Synopsis
La série sur le blues produite par M. Scorsese touche à sa fin (le dernier film Piano Blues de C. Eastwood ne sera pas distribué en salle). Ce sixième opus est signé Marc Levin (réalisateur du déjà "rappeux" Slam, Caméra d'Or en 1998). Après la quête des racines historiques (
The Soul of a Man) ou africaines (
Du Mali au Mississipi) du blues, ou de ses liens ambivalents avec le gospel (
Devil's Fire), il s'agit ici d'explorer les ramifications contemporaines de la musique du Delta, autour de son influence méconnue sur le rap. Tout commence par un e-mail, écrit par le rappeur Chuck D à Marshall Chess, fils de Leonard Chess, fondateur (avec son frère Phil) du mythique label de Chicago, Chess Records.

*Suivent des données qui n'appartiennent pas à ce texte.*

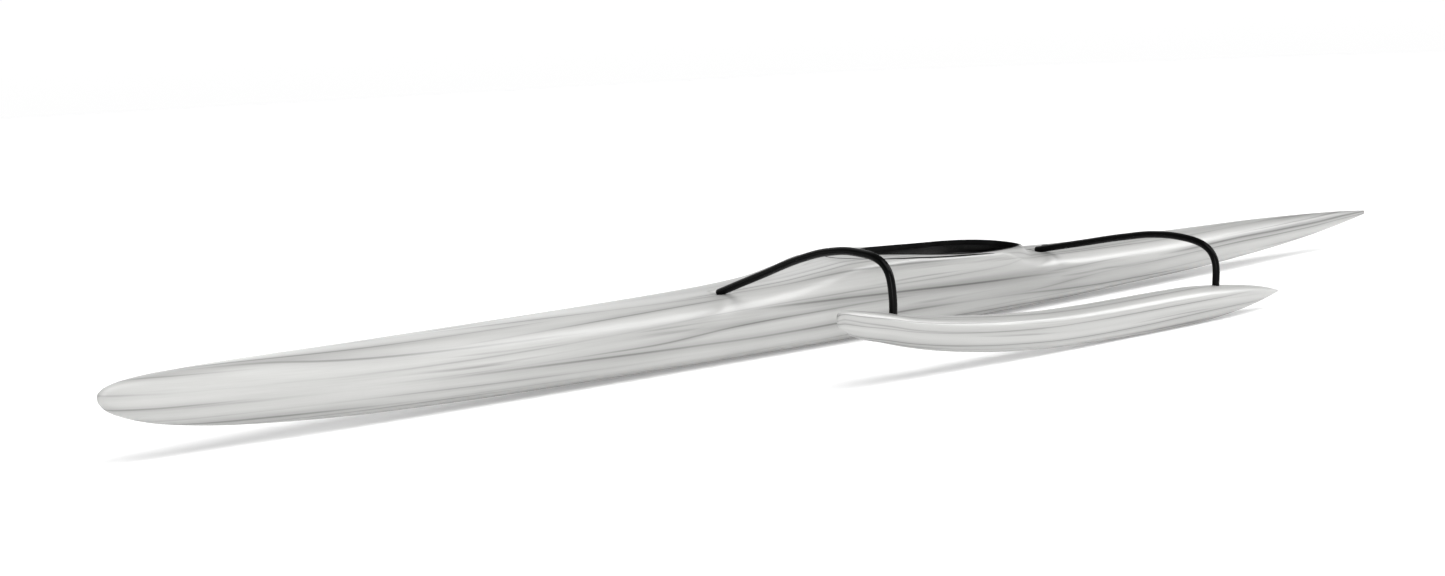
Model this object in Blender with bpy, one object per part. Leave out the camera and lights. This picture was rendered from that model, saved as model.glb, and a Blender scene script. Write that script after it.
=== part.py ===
"""One-person outrigger canoe: decked hull, cockpit, two bent struts and a float.

Metres, +Z up. The boat is first drawn upright, in hull coordinates:
  s  distance aft of the bow tip, along the keel
  y  distance to port of the hull's centre plane
  z  height above the lowest point of the keel
An empty then lays the whole boat down as it parks, on its keel and its float.
"""

import math
from typing import NamedTuple

import bpy
import bmesh
import numpy as np

# Driving dimensions
HULL_LENGTH = 7.30
CLEARANCE = 0.0003          # between pieces that touch
SHELL = 0.006               # hull and deck laminate around the cockpit
FORE_BULKHEAD = 2.66        # s of the wall in front of the feet
AFT_BULKHEAD = 4.36         # s of the wall behind the cockpit
LOWER_EXPONENT = 2.3        # superellipse exponent of the hull below its sheer
QUARTER_STEPS = 9           # outline steps from the sheer to the keel or crown
STATION_STEP = 0.22         # longest distance between sections

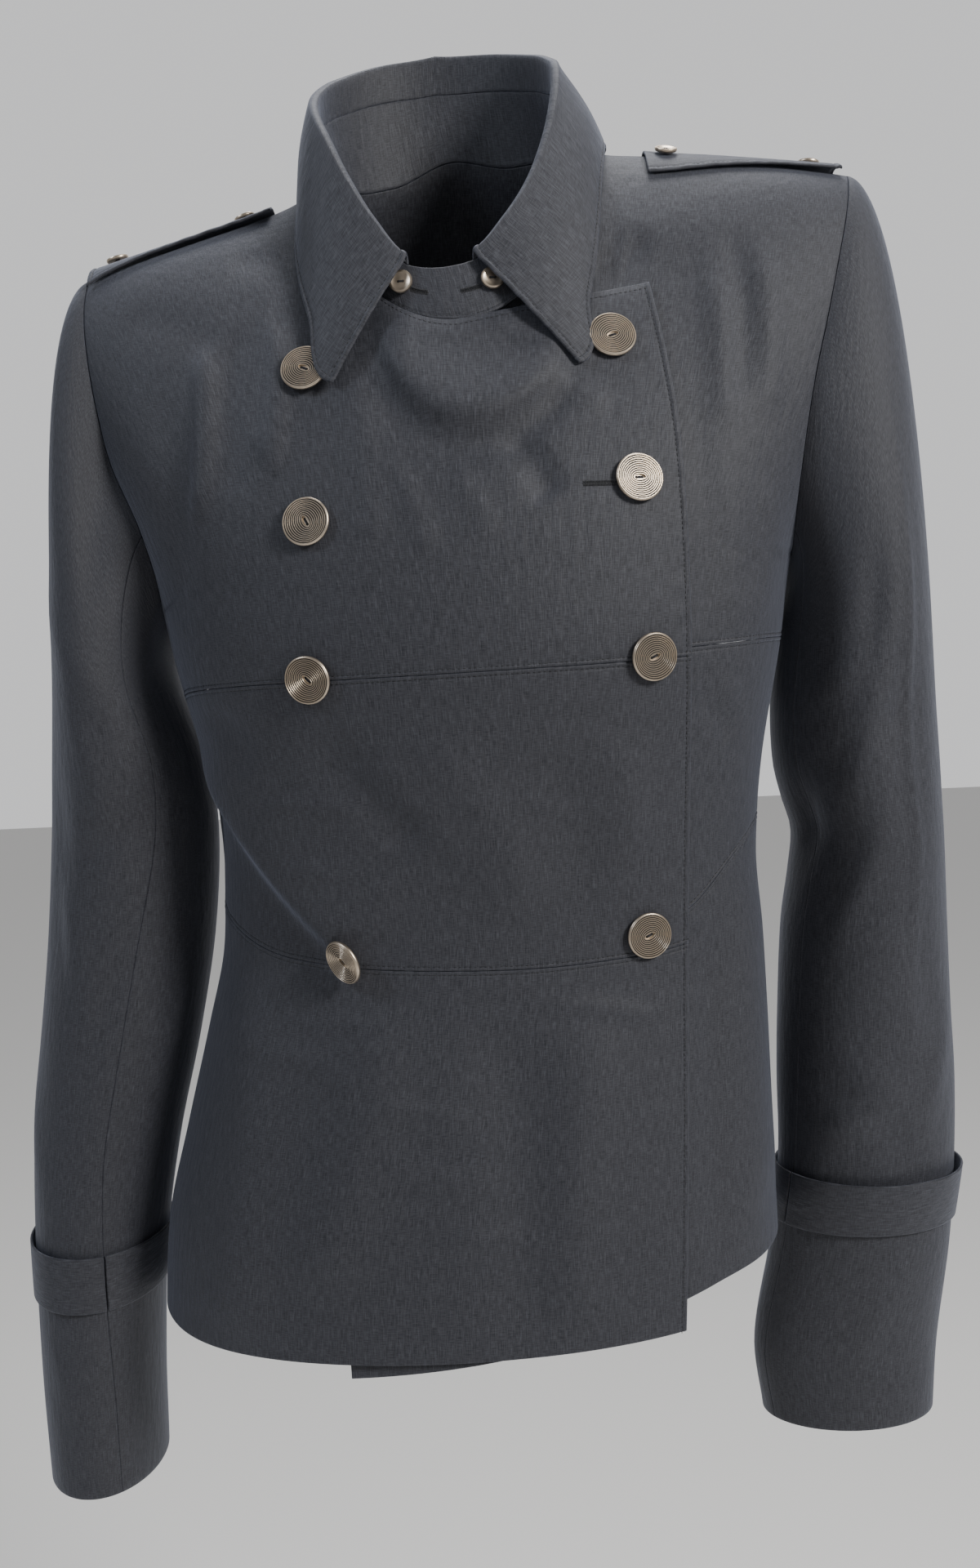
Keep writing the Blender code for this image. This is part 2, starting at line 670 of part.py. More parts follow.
def make_sleeves():
    """A top sleeve and an under sleeve for each arm."""
    for side, word in ((-1, "right"), (1, "left")):
        for upper, piece in ((True, "_top_sleeve"), (False, "_under_sleeve")):
            outer, inner = [], []
            for length in sleeve_lengths():
                angles = sleeve_angles(side, length, upper)
                line = [sleeve_point(side, angle, length) for angle in angles]
                normals = [sleeve_normal(side, angle, length) for angle in angles]
                outer.append(line)
                inner.append([point - normal * CLOTH for point, normal in zip(line, normals)])
            wall_between(word + piece, outer, inner, CLOTH_MATERIAL)


def make_cuff_straps():
    """Straps caught in the sleeve seams, one length over each sleeve piece."""
    for side, middle_z, gape in CUFF_STRAPS:
        word = "left" if side > 0 else "right"
        rows = SLEEVES[side]
        head_z, hem_z = rows[-1][0], rows[0][0]
        for upper, piece in ((True, "_cuff_strap"), (False, "_cuff_strap_under")):
            outer, inner = [], []
            for share in (0.0, 0.5, 1.0):
                height = middle_z + (share - 0.5) * STRAP_HEIGHT
                length = 1 + (head_z - height) / (head_z - hem_z)
                angles = sleeve_angles(side, length, upper)
                inset = 0.6
                angles[0] += inset
                angles[-1] -= inset
                outer_line, inner_line = [], []
                for angle in angles:
                    point = sleeve_point(side, angle, length)
                    normal = sleeve_normal(side, angle, length)
                    open_share = gape * share * max(math.cos(math.radians(angle - 60.0)), 0.0)
                    lift = STRAP_LIFT + (open_share if upper else 0.0)
                    outer_line.append(point + normal * lift)
                    inner_line.append(point + normal * (lift - CLOTH))
                outer.append(outer_line)
                inner.append(inner_line)
            wall_between(word + piece, outer, inner, CLOTH_MATERIAL)


def collar_ring(angle, inset=0.0):
    """Across and depth of the collar's fold ring, moved in by inset."""
    turn = math.radians(angle)
    return (COLLAR_MID[0] + (COLLAR_HALF[0] - inset) * math.sin(turn),
            COLLAR_MID[1] - (COLLAR_HALF[1] - inset) * math.cos(turn))


def collar_row(angle):
    """Table row at an angle, wrapped to half a turn each way."""
    wrapped = (angle + 180.0) % 360.0 - 180.0
    return read_table(COLLAR_LINES, wrapped)


def stand_point(angle, share, lift=0.0):
    """Point of the stand's outer face, from the neck seam (0) to the fall's seam (1)."""
    wrapped = (angle + 180.0) % 360.0 - 180.0
    x, z = neck_seam(wrapped)
    back = abs(wrapped) > 90.0
    low = on_body(x, z, 0.0, back)
    low.z += 2 * HALF_SEAM
    fold_z, drop = collar_row(angle)[:2]
    ring_x, ring_y = collar_ring(angle, 0.0)
    high = Vector((ring_x, ring_y, fold_z - drop))
    point = low.lerp(high, share)
    covered = 1 - ease((angle - STAND_COVERED) / 60.0)
    outward = Vector((math.sin(math.radians(wrapped)), -math.cos(math.radians(wrapped)), 0.0))
    return point + outward * (lift - LAP_STEP * covered)


def make_collar():
    """Stand round the neck, then the fall with its two leaves."""
    steps = int((STAND_OVER_END - STAND_UNDER_END) / NECK_STEP) + 1
    angles = [STAND_UNDER_END] + [i * NECK_STEP for i in range(steps)] + [STAND_OVER_END]
    angles = sorted({angle for angle in angles if STAND_UNDER_END <= angle <= STAND_OVER_END})
    outer = [[stand_point(angle, share) for angle in angles] for share in (0.0, 0.5, 1.0)]
    inner = [[stand_point(angle, share, -CLOTH) for angle in angles] for share in (0.0, 0.5, 1.0)]
    wall_between("collar_stand", outer, inner, CLOTH_MATERIAL)

    angles = [LEAF_FRONT_ANGLE + i * NECK_STEP for i in range(23)]
    columns = [fall_column(angle) for angle in angles]
    outer = [list(line) for line in zip(*columns)]
    normals = grid_normals(outer)
    inner = [[point - normal * CLOTH for point, normal in zip(line, normal_line)]
             for line, normal_line in zip(outer, normals)]
    wall_between("collar_fall", outer, inner, CLOTH_MATERIAL)


def fall_column(angle):
    """Outer face of the fall at an angle: up from the stand's seam, over, and down to the edge."""
    wrapped = (angle + 180.0) % 360.0 - 180.0
    fold_z, drop, edge_x, edge_z, edge_lift = collar_row(angle)
    outward = Vector((math.sin(math.radians(wrapped)), -math.cos(math.radians(wrapped)), 0.0))
    ring = Vector((*collar_ring(angle), fold_z))
    inside = ring - outward * CLOTH
    width = FOLD_WIDTH
    points = [inside - Vector((0, 0, drop - 2 * HALF_SEAM)), inside - Vector((0, 0, 0.0032))]
    points.append(ring + outward * (width * 0.28 - CLOTH) - Vector((0, 0, 0.0004)))
    points.append(ring + outward * (width * 0.72 - CLOTH) - Vector((0, 0, 0.0004)))
    start = ring + outward * (width - CLOTH) - Vector((0, 0, 0.0038))
    edge = on_body(edge_x, edge_z, edge_lift, abs(wrapped) > 90.0)
    for i in range(5):
        share = i / 4
        bulge = 0.0025 * math.sin(math.pi * share)
        points.append(start.lerp(edge, share) + outward * bulge)
    return points


def grid_normals(grid):
    """Normal at each point of a grid, from its neighbours, away from the collar's hollow."""
    normals = []
    for i, line in enumerate(grid):
        row = []
        for j, point in enumerate(line):
            round_step = line[min(j + 1, len(line) - 1)] - line[max(j - 1, 0)]
            down_step = grid[min(i + 1, len(grid) - 1)][j] - grid[max(i - 1, 0)][j]
            row.append(round_step.cross(down_step).normalized() * -1)
        normals.append(row)
    return normals


def strap_point(side, share, width_share, lift=0.0):
    """Point of a shoulder strap: share along from the inner end, width_share from -1 to 1."""
    inner_end, outer_end, end_lift = SHOULDER_STRAPS[side]
    x, middle_y, gape = (mix(inner_end[k], outer_end[k], share) for k in range(3))
    y = middle_y + width_share * SHOULDER_STRAP_WIDTH / 2
    lifted = SHOULDER_STRAP_LIFT + end_lift * share ** 4 + gape * max(-width_share, 0.0) ** 1.5
    return Vector((x, y, shoulder_top(x, y) + lifted + lift))


def make_shoulder_straps():
    """A strap along each shoulder, held by a button at each end."""
    for side, word in ((-1, "right"), (1, "left")):
        shares = [i / 7 for i in range(8)]
        widths = (-1.0, -0.6, -0.25, 0.0, 0.5, 1.0)
        outer = [[strap_point(side, share, width) for share in shares] for width in widths]
        inner = [[strap_point(side, share, width, -CLOTH) for share in shares] for width in widths]
        wall_between(word + "_shoulder_strap", outer, inner, CLOTH_MATERIAL)


def turned_button(name, radius, material):
    """Button turned from a profile: a foot of thread, a flat back, a rim and a dished face."""
    foot, thick = 0.0008, 0.0026 if radius > 0.01 else 0.0020
    profile = [(0.0, thick * 0.72 + foot), (radius * 0.55, thick * 0.80 + foot),
               (radius * 0.86, thick + foot), (radius, thick * 0.62 + foot),
               (radius * 0.93, foot), (radius * 0.22, foot), (radius * 0.22, 0.0), (0.0, 0.0)]
    mesh = bpy.data.meshes.new(name)
    mesh.from_pydata([(x, 0.0, z) for x, z in profile], [(i, i + 1) for i in range(len(profile) - 1)], [])
    mesh.materials.append(material)
    obj = bpy.data.objects.new(name, mesh)
    PARTS.objects.link(obj)
    turn = obj.modifiers.new("Turn", "SCREW")
    turn.steps = 16 if radius > 0.01 else 12
    turn.render_steps = turn.steps
    turn.use_merge_vertices = True
    turn.merge_threshold = 0.00005
    turn.use_smooth_shade = False
    return obj


def slot_cutter(name, button_radius):
    """Oval cutter for the sunk thread slot of a large button."""
    length, width, depth = button_radius * 0.46, button_radius * 0.20, 0.0010
    mesh = bpy.data.meshes.new(name)
    bm = bmesh.new()
    bmesh.ops.create_cone(bm, cap_ends=True, segments=10, radius1=1.0, radius2=1.0, depth=1.0)
    bmesh.ops.scale(bm, vec=(length / 2, width / 2, 0.004), verts=bm.verts)
    bmesh.ops.translate(bm, vec=(0, 0, 0.0008 + 0.0026 * 0.76 - depth + 0.002), verts=bm.verts)
    bm.to_mesh(mesh)
    bm.free()
    cutter = bpy.data.objects.new(name, mesh)
    cutter.hide_render = True
    cutter.display_type = "WIRE"
    CUTTERS.objects.link(cutter)
    return cutter


def place_button(obj, point, normal, slot_turn=0.0, tip_right=0.0, tip_up=0.0):
    """Stand a button on a point with its face along a normal."""
    across = Vector((0, 0, 1)).cross(normal)
    if across.length < 0.3:
        across = Vector((1, 0, 0))
    across.normalize()
    upward = normal.cross(across).normalized()
    across = upward.cross(normal)
    frame = Matrix((across, upward, normal)).transposed().to_4x4()
    tip = Matrix.Rotation(math.radians(tip_right), 4, "Y") @ Matrix.Rotation(math.radians(-tip_up), 4, "X")
    turn = Matrix.Rotation(math.radians(slot_turn), 4, "Z")
    obj.matrix_world = Matrix.Translation(point) @ frame @ tip @ turn


def seat_height(matrix):
    """Height that a large button needs for its foot and its rim to clear the cloth."""
    needed = 0.0
    for radius, height in ((0.0, 0.0), (LARGE_RADIUS * 0.5, 0.0008), (LARGE_RADIUS, 0.0008)):
        for i in range(24):
            turn = i * math.pi / 12
            rim = matrix @ Vector((radius * math.cos(turn), radius * math.sin(turn), height))
            cloth = on_body(rim.x, rim.z, fold_lift(rim.x, rim.z))
            needed = max(needed, rim.y - cloth.y)
    return needed + 2 * HALF_SEAM


def make_buttons():
    """Eight large buttons in two columns and six small ones."""
    for name, x, z, slot_turn, tip_right, tip_up in LARGE_BUTTONS:
        obj = turned_button(name, LARGE_RADIUS, METAL_MATERIAL)
        cut = obj.modifiers.new("Thread slot", "BOOLEAN")
        cut.operation = "DIFFERENCE"
        cut.object = slot_cutter(name + "_cutter", LARGE_RADIUS)
        normal = body_normal(*body_place(x, z))
        place_button(obj, on_body(x, z, fold_lift(x, z)), normal, slot_turn, tip_right, tip_up)
        obj.matrix_world = Matrix.Translation(normal * seat_height(obj.matrix_world)) @ obj.matrix_world
        cut.object.matrix_world = obj.matrix_world
    for name, angle in STAND_BUTTON_ANGLES:
        obj = turned_button(name, SMALL_RADIUS, METAL_MATERIAL)
        over = angle + 360.0
        point = stand_point(over, 0.5, 2 * HALF_SEAM)
        across = stand_point(over + 2, 0.5) - stand_point(over - 2, 0.5)
        upward = stand_point(over, 1.0) - stand_point(over, 0.0)
        place_button(obj, point, across.cross(upward).normalized())
    for name, side, x, aside_share in SHOULDER_BUTTONS:
        obj = turned_button(name, SMALL_RADIUS, METAL_MATERIAL)
        inner_x, outer_x = (end[0] for end in SHOULDER_STRAPS[side][:2])
        share = (x - inner_x) / (outer_x - inner_x)
        along = strap_point(side, share + 0.06, aside_share) - strap_point(side, share - 0.06, aside_share)
        aside = strap_point(side, share, aside_share + 0.3) - strap_point(side, share, aside_share - 0.3)
        normal = along.cross(aside).normalized() * side
        place_button(obj, strap_point(side, share, aside_share) + normal * 2 * HALF_SEAM, normal)


def make_material(name, colour, roughness, metallic):
    material = bpy.data.materials.new(name)
    material.use_nodes = True
    shader = material.node_tree.nodes["Principled BSDF"]
    shader.inputs["Base Color"].default_value = colour
    shader.inputs["Roughness"].default_value = roughness
    shader.inputs["Metallic"].default_value = metallic
    material.diffuse_color = colour
    return material


for old in list(bpy.data.objects):
    bpy.data.objects.remove(old)
PARTS = bpy.data.collections.new("jacket")
CUTTERS = bpy.data.collections.new("cutters")
bpy.context.scene.collection.children.link(PARTS)
bpy.context.scene.collection.children.link(CUTTERS)
CLOTH_MATERIAL = make_material("charcoal_cloth", CLOTH_COLOUR, 0.75, 0.0)
METAL_MATERIAL = make_material("old_gold_metal", METAL_COLOUR, 0.35, 1.0)
make_body()
make_sleeves()
make_cuff_straps()
make_collar()
make_shoulder_straps()
make_buttons()
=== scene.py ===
"""Military-style jacket: its cloth, buttons and sewing, in the frame of its own model.

Metres, +Z up. The front faces -Y and +X is the wearer's left. Tables have one row per place, and
their columns are named in the comment above each.
"""
import math
import bmesh
import bpy
import numpy as np
from mathutils import Matrix, Vector


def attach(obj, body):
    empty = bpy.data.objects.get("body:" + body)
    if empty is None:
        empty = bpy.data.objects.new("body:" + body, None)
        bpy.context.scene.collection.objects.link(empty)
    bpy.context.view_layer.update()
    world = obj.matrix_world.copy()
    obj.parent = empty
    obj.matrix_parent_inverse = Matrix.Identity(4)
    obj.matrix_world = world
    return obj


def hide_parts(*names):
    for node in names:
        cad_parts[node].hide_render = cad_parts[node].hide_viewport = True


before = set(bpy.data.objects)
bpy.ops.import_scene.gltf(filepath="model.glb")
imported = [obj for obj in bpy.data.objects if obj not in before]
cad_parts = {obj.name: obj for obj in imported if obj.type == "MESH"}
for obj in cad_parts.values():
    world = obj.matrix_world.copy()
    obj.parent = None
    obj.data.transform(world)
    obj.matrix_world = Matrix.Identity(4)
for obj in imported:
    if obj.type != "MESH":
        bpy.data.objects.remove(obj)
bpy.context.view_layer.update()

# Camera and studio: a camera a little above the hem that looks slightly down, a pale floor, one
# large soft light from the upper right of the picture, a weak cool one from its left and one above.
CAMERA_PLACE = (0.0007, -0.87, -0.23)
CAMERA_TIP = 6.0
CAMERA_TURN = 2.5
CAMERA_LENS = 24.04
FLOOR_Z = -1.42
# Lights: name, place, size, power, colour
LIGHTS = (
    ("key_light", (1.45, -1.25, 0.75), 0.60, 50.0, (1.0, 0.985, 0.96)),
    ("window_light", (-1.35, -0.75, 0.85), 0.40, 10.0, (0.80, 0.88, 1.0)),
    ("top_light", (0.15, 0.45, 1.50), 0.80, 26.0, (1.0, 1.0, 1.0)),
)
LIGHT_AIM = (0.0, 0.0, -0.25)
WORLD_FRONT = 0.30
WORLD_BACK = 0.90

camera_data = bpy.data.cameras.new("camera")
camera_data.sensor_fit = "VERTICAL"
camera_data.sensor_height = 24.0
camera_data.lens = CAMERA_LENS
camera = bpy.data.objects.new("camera", camera_data)
bpy.context.scene.collection.objects.link(camera)
camera.matrix_world = (Matrix.Translation(CAMERA_PLACE)
                       @ Matrix.Rotation(math.radians(90 - CAMERA_TIP), 4, "X")
                       @ Matrix.Rotation(math.radians(-CAMERA_TURN), 4, "Z"))
bpy.context.scene.camera = camera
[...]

La connexion est inattendue : Chuck D, leader de Public Enemy, groupe-phare du mouvement hip hop des années 80, réputé pour sa virulence, révèle qu'il a été très influencé par
Electric Mud, l'album blues-rock produit par Marshall en 1968, peu avant la vente du label. Ensemble, ils décident de produire une rencontre entre les vieux briscards d'Electric Mud et des musiciens de hip hop. En compagnie de Chuck, Marshall revient sur les lieux où il a vécu, enfant puis jeune adulte, et les moments les plus forts de sa vie. C'est l'occasion de raconter l'histoire du label et donc de sa famille : celle des frères Léonard et Phil, immigrants juifs polonais ayant fui les pogroms pour Chicago. Après avoir ouvert plusieurs bars, ils créent leur label en 1947 pour promouvoir les musiciens de blues qui s'y produisaient, comme Howlin'Wolf, Bo Diddley, Chuck Berry, et surtout Muddy Waters. Ce qu'enregistrent les frères Chess, c'est le blues urbain et sophistiqué qui a émergé dans les années 30, dans les cités industrielles. C'est, comme le résume bien un tag aperçu au gré de la balade, l'équation "juifs + noirs = blues". Petit à petit, la filiation rap-blues se dessine. Moins évidente que pour la soul, elle n'est pas forcément musicale. Dans un magasin de disques, le jeune DJ Juice insiste surtout sur les similitudes entre les pochettes de disques de blues et de rap, où, selon le même goût du clinquant, des chanteurs posent sur de grosses voitures. Mais, quand arrive le jour de l'enregistrement, on est plutôt déçu : le son obtenu n'est pas la révélation tant attendue. C'est d'autant plus gênant que, pendant tout le film, on sent que les participants se savent filmés et vivent avec une sorte de fausse spontanéité, ce qu'ils imaginent être un moment important de l'histoire du blues. L'émotion du film, car elle est tout de même palpable, provient en fait de la figure de Marshall Chess, très touchant à son insu. On sent ce vieux loup argenté hanté par une incurable nostalgie de l'époque à jamais révolue où il travaillait dans le blues, aux côtés d'un père très admiré.